##### DATA SHOWN
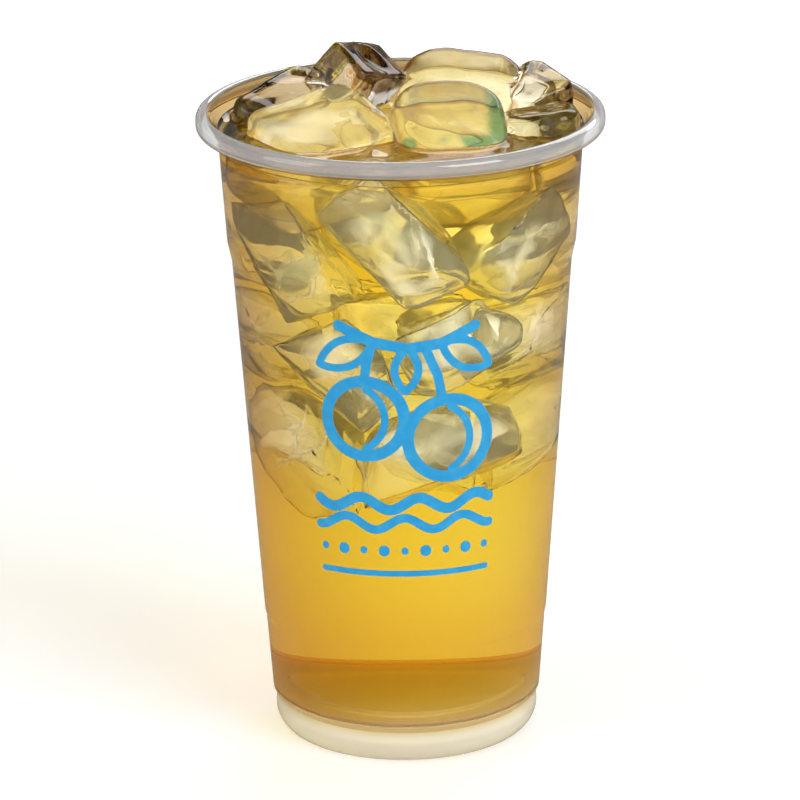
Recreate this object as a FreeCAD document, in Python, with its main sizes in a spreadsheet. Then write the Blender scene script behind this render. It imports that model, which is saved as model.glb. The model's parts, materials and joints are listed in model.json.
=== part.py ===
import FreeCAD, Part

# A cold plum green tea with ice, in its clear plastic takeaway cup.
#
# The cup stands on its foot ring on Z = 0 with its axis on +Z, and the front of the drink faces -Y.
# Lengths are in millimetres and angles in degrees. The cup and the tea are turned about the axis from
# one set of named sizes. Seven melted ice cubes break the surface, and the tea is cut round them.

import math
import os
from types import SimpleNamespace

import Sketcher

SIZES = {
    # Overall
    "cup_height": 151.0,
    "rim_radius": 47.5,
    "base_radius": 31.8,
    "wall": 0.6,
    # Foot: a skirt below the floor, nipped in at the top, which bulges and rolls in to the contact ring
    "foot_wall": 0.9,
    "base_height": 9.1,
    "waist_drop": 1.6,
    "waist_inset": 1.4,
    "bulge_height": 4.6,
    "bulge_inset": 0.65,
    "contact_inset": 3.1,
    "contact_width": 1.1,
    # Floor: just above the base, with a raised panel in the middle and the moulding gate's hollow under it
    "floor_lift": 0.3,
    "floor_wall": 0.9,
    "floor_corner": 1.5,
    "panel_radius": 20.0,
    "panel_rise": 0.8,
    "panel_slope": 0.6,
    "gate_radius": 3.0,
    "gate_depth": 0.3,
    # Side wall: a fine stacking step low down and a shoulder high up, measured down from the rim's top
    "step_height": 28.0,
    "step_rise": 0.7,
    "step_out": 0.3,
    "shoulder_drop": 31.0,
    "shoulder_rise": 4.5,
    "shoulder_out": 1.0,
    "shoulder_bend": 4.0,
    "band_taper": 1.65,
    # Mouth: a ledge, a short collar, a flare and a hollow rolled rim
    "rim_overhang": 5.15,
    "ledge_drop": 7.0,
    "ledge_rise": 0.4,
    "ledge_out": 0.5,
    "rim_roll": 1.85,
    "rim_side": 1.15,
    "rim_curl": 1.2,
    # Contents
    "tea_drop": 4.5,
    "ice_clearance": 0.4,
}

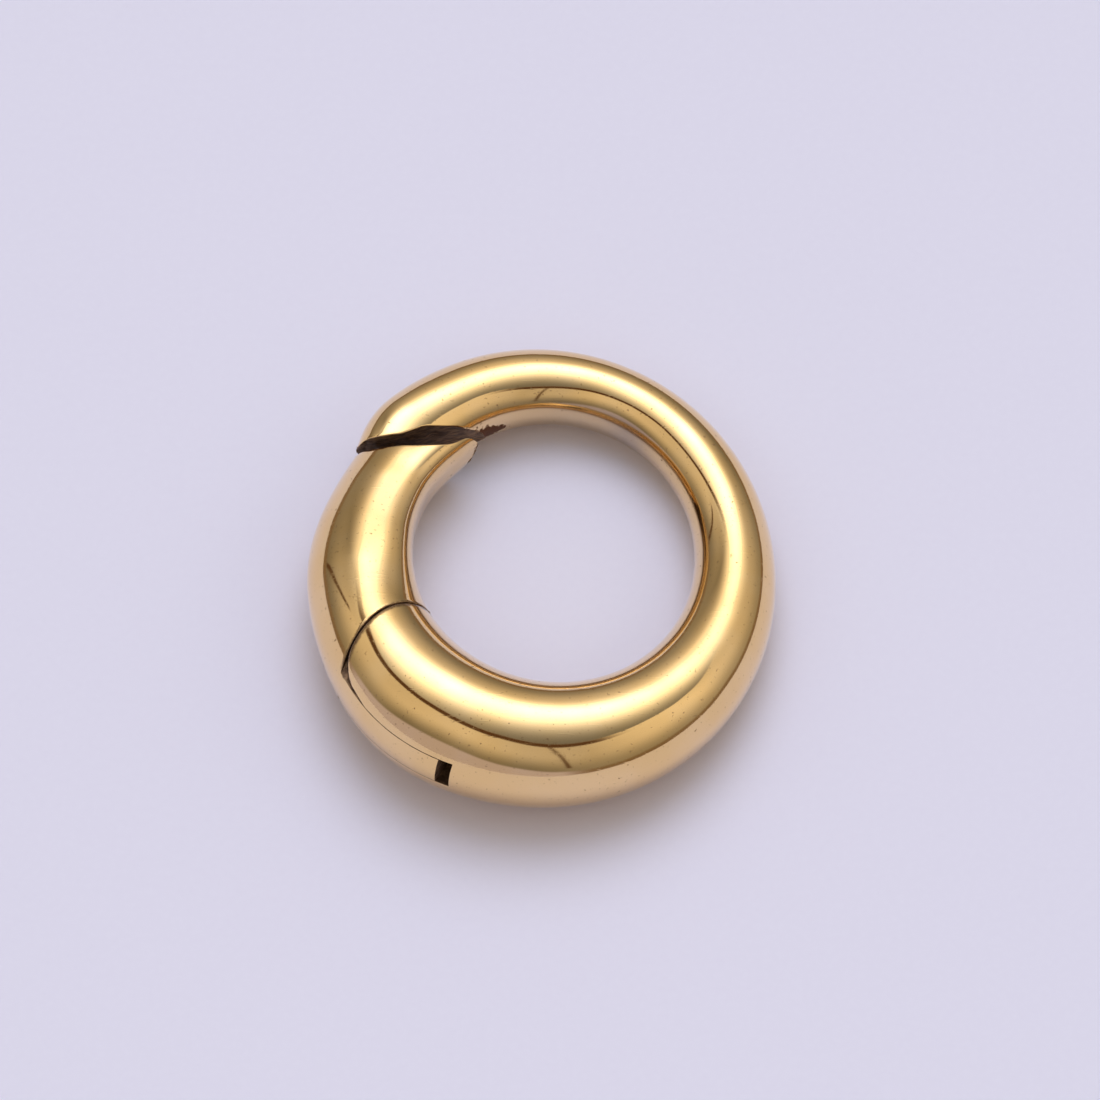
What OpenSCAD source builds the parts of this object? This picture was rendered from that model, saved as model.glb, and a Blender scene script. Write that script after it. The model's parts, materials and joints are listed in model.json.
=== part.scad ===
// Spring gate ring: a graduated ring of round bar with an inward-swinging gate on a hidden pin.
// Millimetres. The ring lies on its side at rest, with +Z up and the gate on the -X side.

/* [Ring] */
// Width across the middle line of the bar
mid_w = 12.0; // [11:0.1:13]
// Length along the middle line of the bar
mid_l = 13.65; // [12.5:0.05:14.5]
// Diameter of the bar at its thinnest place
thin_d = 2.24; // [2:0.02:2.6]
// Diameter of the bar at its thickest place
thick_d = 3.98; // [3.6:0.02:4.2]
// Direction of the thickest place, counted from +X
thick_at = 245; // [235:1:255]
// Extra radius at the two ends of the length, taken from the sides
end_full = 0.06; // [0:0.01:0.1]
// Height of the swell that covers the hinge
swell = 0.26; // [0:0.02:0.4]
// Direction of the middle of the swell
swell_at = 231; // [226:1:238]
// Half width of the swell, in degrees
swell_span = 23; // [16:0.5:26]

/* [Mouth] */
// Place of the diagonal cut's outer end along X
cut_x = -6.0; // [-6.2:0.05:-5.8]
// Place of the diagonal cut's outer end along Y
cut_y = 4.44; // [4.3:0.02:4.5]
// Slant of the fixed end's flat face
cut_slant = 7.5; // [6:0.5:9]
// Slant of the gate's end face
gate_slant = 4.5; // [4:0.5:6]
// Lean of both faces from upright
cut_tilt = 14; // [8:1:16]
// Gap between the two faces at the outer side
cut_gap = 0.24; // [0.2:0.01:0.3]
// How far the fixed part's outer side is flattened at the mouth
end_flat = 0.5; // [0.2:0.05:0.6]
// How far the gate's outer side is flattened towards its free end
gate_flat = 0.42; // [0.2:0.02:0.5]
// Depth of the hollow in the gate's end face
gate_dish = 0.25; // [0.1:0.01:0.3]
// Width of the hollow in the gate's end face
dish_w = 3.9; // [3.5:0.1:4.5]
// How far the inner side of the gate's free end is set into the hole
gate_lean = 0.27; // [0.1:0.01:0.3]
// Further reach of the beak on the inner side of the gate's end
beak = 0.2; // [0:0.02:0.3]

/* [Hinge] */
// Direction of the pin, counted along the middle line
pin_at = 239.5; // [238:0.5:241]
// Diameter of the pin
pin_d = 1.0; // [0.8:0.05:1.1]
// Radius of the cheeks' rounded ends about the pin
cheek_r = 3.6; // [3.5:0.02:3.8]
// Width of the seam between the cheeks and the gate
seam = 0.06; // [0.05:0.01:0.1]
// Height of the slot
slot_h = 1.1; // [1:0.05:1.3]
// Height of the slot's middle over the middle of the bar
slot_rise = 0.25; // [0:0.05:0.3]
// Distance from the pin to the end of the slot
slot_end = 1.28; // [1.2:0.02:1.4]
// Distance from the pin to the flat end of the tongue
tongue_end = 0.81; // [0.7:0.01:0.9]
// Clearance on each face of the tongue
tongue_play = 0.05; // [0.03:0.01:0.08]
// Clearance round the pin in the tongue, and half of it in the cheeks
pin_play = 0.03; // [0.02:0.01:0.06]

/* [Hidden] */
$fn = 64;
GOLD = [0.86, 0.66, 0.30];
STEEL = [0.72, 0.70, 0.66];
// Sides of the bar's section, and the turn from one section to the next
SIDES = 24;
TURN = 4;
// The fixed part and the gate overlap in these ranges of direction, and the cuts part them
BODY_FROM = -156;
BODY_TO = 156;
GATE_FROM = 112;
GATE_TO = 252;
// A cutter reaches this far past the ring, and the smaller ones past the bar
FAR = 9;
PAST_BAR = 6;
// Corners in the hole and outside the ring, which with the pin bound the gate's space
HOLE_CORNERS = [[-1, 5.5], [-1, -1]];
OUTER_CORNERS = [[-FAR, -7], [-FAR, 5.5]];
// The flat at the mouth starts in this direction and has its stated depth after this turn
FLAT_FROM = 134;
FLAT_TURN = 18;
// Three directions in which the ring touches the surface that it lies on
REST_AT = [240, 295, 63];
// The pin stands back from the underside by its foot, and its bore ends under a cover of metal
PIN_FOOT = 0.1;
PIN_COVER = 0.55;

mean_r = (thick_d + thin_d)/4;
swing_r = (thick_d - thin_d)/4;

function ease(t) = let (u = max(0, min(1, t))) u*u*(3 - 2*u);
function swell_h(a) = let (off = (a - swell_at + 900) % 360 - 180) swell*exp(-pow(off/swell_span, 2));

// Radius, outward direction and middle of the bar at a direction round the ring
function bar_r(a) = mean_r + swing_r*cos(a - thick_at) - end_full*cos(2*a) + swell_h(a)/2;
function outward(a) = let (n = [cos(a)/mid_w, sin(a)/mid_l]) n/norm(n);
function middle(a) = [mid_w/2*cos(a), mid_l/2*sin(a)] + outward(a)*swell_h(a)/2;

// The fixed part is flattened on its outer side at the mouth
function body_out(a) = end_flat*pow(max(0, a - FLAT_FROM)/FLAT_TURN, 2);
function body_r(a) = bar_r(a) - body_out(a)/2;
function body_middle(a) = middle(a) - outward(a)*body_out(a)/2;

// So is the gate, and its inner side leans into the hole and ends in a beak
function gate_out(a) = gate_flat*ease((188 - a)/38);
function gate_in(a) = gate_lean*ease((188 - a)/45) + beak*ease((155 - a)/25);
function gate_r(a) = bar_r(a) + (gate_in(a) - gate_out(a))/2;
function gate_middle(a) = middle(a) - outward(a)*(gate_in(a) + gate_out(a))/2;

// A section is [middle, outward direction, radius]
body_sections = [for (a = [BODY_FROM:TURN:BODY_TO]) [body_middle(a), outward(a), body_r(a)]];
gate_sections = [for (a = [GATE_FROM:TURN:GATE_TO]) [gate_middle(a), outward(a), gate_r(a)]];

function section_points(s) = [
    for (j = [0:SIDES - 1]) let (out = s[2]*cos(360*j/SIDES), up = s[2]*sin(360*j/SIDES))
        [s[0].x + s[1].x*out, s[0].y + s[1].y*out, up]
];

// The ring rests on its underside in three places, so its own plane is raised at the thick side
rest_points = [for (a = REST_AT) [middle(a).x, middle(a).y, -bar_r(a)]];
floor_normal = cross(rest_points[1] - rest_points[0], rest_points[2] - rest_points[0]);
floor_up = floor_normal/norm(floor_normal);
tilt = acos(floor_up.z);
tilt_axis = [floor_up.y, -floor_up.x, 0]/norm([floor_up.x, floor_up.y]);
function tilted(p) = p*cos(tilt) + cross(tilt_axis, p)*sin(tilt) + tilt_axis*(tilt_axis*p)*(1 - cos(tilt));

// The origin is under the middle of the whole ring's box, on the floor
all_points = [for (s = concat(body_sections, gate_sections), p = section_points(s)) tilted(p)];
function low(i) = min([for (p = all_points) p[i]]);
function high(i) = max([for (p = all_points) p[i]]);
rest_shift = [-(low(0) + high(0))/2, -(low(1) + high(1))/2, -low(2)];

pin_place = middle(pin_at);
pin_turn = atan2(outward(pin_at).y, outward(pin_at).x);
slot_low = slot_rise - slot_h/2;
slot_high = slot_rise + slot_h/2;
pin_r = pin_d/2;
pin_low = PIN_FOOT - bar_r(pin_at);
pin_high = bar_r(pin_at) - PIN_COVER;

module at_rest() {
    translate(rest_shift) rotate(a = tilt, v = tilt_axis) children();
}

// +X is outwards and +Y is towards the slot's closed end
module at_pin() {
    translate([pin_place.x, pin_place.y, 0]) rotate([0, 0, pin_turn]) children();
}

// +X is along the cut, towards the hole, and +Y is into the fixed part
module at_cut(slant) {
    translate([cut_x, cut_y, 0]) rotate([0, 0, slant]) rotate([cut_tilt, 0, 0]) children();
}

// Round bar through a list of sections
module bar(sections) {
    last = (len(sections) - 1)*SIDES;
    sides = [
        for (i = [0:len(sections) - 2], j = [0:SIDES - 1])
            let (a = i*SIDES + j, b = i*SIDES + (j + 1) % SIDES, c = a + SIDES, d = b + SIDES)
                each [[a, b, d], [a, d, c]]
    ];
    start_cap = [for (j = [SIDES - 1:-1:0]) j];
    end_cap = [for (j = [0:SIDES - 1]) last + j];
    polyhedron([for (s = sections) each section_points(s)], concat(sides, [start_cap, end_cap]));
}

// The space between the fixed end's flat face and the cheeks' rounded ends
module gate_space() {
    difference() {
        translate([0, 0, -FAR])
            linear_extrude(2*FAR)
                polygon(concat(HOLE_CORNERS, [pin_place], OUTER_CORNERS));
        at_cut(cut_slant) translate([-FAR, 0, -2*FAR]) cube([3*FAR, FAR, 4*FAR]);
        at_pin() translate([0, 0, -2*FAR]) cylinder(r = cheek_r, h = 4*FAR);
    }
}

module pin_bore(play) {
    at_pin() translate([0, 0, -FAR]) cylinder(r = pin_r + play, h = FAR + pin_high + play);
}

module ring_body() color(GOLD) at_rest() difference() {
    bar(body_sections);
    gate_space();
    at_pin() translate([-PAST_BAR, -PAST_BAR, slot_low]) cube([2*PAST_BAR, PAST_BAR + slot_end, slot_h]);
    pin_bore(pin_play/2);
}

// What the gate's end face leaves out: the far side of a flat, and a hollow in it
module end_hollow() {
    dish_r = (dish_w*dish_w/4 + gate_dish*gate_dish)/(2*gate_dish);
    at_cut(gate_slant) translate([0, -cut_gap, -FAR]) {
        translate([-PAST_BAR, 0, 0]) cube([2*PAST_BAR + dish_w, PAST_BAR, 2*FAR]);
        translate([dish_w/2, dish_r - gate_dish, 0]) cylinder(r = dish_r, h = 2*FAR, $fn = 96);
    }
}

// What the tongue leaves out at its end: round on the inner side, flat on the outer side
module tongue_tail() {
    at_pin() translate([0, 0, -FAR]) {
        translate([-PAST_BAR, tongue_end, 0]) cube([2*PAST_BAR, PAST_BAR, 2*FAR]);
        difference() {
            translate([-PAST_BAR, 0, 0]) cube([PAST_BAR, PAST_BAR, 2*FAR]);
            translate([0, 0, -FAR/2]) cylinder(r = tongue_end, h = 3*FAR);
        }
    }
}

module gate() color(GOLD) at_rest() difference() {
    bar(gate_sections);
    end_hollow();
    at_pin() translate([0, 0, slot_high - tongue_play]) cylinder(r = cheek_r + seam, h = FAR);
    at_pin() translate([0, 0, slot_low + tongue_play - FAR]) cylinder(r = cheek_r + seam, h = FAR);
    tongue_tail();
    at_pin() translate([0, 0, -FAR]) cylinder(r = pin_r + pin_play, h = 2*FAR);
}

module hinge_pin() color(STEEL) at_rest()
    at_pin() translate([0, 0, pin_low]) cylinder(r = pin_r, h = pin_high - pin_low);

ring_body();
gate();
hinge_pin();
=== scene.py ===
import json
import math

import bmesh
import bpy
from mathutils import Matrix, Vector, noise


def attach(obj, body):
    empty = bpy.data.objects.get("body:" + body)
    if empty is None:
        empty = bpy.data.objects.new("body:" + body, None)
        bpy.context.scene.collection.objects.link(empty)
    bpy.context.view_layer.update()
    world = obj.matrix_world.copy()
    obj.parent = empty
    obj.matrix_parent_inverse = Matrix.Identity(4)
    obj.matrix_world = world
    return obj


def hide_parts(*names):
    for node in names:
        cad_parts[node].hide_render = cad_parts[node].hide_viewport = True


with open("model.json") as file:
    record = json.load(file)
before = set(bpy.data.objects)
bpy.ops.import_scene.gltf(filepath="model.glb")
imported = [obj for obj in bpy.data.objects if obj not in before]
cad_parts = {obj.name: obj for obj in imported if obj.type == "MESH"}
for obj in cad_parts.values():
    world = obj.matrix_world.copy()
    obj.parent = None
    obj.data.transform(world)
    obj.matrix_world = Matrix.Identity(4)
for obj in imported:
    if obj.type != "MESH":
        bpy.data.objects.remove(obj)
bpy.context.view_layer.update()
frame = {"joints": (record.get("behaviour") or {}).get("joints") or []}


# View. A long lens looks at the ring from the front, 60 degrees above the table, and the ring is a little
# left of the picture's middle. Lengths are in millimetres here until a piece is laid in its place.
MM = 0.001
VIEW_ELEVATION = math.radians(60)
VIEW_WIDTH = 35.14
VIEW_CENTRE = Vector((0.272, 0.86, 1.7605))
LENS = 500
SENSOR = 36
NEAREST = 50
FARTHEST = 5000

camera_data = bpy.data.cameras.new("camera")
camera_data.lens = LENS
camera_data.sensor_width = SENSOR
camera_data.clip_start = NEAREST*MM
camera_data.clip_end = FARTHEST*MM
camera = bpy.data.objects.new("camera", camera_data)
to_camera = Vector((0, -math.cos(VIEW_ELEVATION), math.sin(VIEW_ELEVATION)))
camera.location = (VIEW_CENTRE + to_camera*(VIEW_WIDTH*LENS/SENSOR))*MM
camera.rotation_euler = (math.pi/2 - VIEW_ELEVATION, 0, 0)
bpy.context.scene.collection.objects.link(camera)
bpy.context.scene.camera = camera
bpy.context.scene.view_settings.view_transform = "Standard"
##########
→ **WHAT TO DO**:
Copy out only the lines above from the one with "module hinge_pin() color(STEEL) at_rest()" to the one with "obj.matrix_parent_inverse = Matrix.Identity(4)", inclusive, exactly as they stand.

→ **FULL ANSWER**:
module hinge_pin() color(STEEL) at_rest()
    at_pin() translate([0, 0, pin_low]) cylinder(r = pin_r, h = pin_high - pin_low);

ring_body();
gate();
hinge_pin();
=== scene.py ===
import json
import math

import bmesh
import bpy
from mathutils import Matrix, Vector, noise


def attach(obj, body):
    empty = bpy.data.objects.get("body:" + body)
    if empty is None:
        empty = bpy.data.objects.new("body:" + body, None)
        bpy.context.scene.collection.objects.link(empty)
    bpy.context.view_layer.update()
    world = obj.matrix_world.copy()
    obj.parent = empty
    obj.matrix_parent_inverse = Matrix.Identity(4)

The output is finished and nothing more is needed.